At the start of each game turn, all action markers start face up (colored side up), showing that the creatures are ready to act. After a creature acts, the action marker is turned face down (white side up) to show they are finished for the turn.

==== Quick Spell Action Marker ====
As a powerful spell-caster, Mages can cast a quick spell each turn, in addition to his normal actions. The Quick Spell Action Marker is used to show whether a Mage has cast his Quick Spell or not each turn. It is used the same way as the regular Action Markers.

==== Damage Markers ====
Damage Markers are used to record damage on creatures and objects. When an object or creature receives damage equal to or greater than its life it is destroyed (removed from the game board and placed in the discard pile).

==== Mana Markers ====
Some objects in the game, such as a conjuration spawnpoint can actually channel and store their own mana. Mana markers are used to record how much mana these objects have stored.

==== Guard Markers ====
Guard markers are placed on creatures that are ―guarding.‖ Guarding allows a creature to protect its zone from intruders.

==== Ready Markers ====
A Ready Marker is placed on a creature if it has a defense. A defense is an ability to avoid an attack, such as using a shield to block or dodging. Most defenses can only be used once per game turn—the Ready Marker is flipped over when the defense has been used for the turn.

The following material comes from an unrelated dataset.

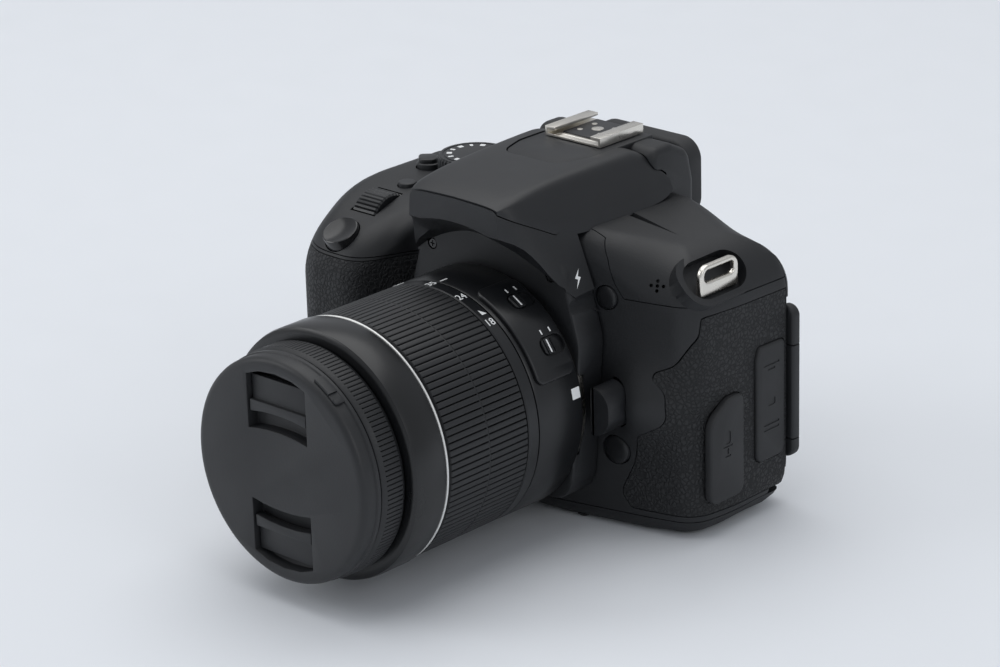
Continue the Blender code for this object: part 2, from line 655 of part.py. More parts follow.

In addition to defenses, some objects in the game may call for a ready marker to keep track of whether it has been used during a turn.

All ready markers are flipped over to the ready side during the reset markers phase.

==== Condition Markers ====
These markers represent various conditions creatures and objects can receive. For example, if a creature is stunned by a lightning bolt, a stun marker is placed on the creature. If a creature becomes corroded by acid, place one or more corrode condition markers on the creature.

==== Initiative Marker ====
The initiative marker is used to keep track of which player has the initiative that turn. The player with the initiative gets to acts first during the action stage of the game turn (see game turn below). Each turn the initiative marker is passed to the next player clockwise.

=== Reference Sheets ===
The Reference Sheet shows a detailed turn order guide and valuable information to refer to during the game.

=== Glossary ===
An in-depth alphabetical glossary is included which describes all the traits, conditions, and other game terms.

=== Sideboard ===
The Mage Wars base set comes with a variety of additional spells you can use to customize each of the included Mages. A complete list of spells is enclosed in each sideboard so that you can reassemble the spellbooks to their original state at any time.

== Mages ==

In the core set, the following Mages are available to play:
- Beastmaster of Straywood
- Priestess of Asyra
- Warlock of the Arraxian Crown
- Wizard of Sortilege

In order of publication, the expansions introduced:
- Forcemaster versus Warlord
- Conquest of Kumanjaro (alternate Beastmaster and alternate Priest)
- Druid versus Necromancer
- Forged in Fire (alternate Warlock and alternate Warlord)
- Paladin versus Siren

== Schools of Magic in the Realm of Mage Wars ==

Spells belong to various schools of magic. There are 10 Schools of Magic in total: 6 major and 4 minor elemental schools. Each school is based on a different variety or type of magic, with a unique flavour and feel.

The 6 major schools are:
- Holy
- Nature
- Dark
- Mind
- Arcane
- War

The 4 minor schools of elemental magic are:
- Fire
- Earth
- Air
- Water

==Expansions==

===Core Spell Tome===
The Core Spell Tome Expansion features the most important spells of the original game. If there are not as many copies as a player is allowed to have in his spellbook, or another player wants to have access to the same cards, this expansion provides additional cards.

===Core Spell Tome 2===
The Core Spell Tome 2 expansion contains 110 cards that feature additional copies of the more powerful spells in the Mage Wars base game, including higher level spells and legendary creatures. Of the 110 cards, more than seventy spells are not found in the first Core Spell Tome.

===Mage Wars: Forcemaster vs. Warlord===
This was the first two-mage expansion set for Mage Wars, focusing on two schools of magic not emphasized in the core set: the Mind School and the War School. It introduces two brand new mages to the game, the Forcemaster and the Warlord.

===Mage Wars: Conquest of Kumanjaro===
This new expansion features a modified Beastmaster (Female), and a Priest (Male Priestess). This pack is unique because it has a backstory. The Johktari Beastmastress is trying to protect her jungle from the invading nation of Westlock. The expansion includes cards to enhance all the mages, but primarily builds the nature and holy schools.

===Mage Wars: Druid vs. Necromancer===
This expansion features two new mages, the Druid trained in the Nature and Water School and the Necromancer trained in the Dark School. This set also features 216 spell cards along with 2 Mage spellbooks tailored to both Mages.

===Mage Wars: Forged in Fire===
This expansion features a modified Warlock (Female) and a modified Warlord (Dwarf). Like Conquest of Kumanjaro, this is a smaller "spell tome" expansion adding new cards and special abilities for these existing mage types, and filling out the war, earth, dark and fire schools. The new Warlord's recommended spell book requires some cards from the Forcemaster vs. Warlord expansion.

===Mage Wars: Paladin vs Siren===

This expansion features two new mages, the Siren trained in the Mind and Water School and the Paladin trained in the Holy and War School. This set also features 216 spell cards along with 2 Mage spellbooks tailored to both Mages.

== Artwork ==
Cover artwork was created by Craig J. Spearing. Craig graduated from the Rhode Island School of Design in 1992, illustrated children's material from 1995 to 2008, and is currently doing science fiction/fantasy illustration. He lives in Portland, Oregon.

==Critiques==
Tom Vasel, the co-host of The Dice Tower, said that he is "head over heels in love with Mage Wars". He deemed Mage Wars to be the fourth best game of all time in 2012 and the second best game of all time in 2013.